DX: There’s very few artists in Hip Hop that have worked with some of the names you have. From Dr. Dre and Sir Jinx to Diamond D and Erick Sermon. Last week, I was speaking to Jesse West, who was telling me about you guys creating “What You See Is What You Get” too. Tell me about where this ear and appreciation for producers comes from…
Xzibit: It’s universal, man. It’s not regional for me. I will go where the energy is at. I listen to a track, and if the energy is right, it don’t have to have a brand name on it. It don’t have to be, “Oh, but he’s not in the top five right now in Billboard.” Who gives a fuck! Let’s make some music that I’m moved by. If it moves me, then…shit. If you’re a fan, then it’s gonna move you too. There it is.
DX: Last question. You said it yourself, it’s been two years since Xzibit made an album. You’ve always dropped every two years like clockwork. What are you working on right now?

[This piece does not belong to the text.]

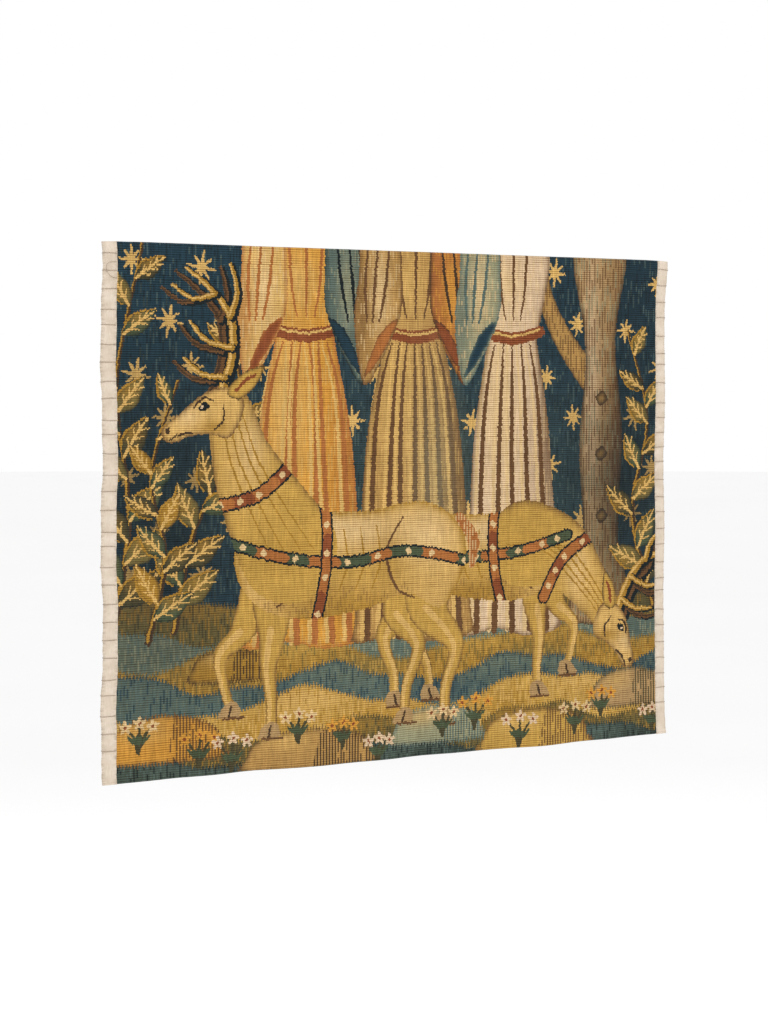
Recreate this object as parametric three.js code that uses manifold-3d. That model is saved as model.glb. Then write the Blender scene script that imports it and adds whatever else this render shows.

Xzibit: Yeah. We’ve got a nice lil’ layout the way we want to roll [the album] out. We got three digital EPs that we want to put together, and kind of reintroduce the sound and the growth – instead of doing mixtapes, ’cause you can’t do mixtapes in the west coast; it just doesn’t work. [Laughs] So out here, we just gone’ roll it out like that. Plus, I can’t do what everybody else. I like to put paint where it ain’t, so I got a nice lil’ idea of how to reintroduce music on my terms. Instead of just runnin’ a rat race, I’m gonna reintroduce [Xzibit] in a very intellectual way, so you’ll see.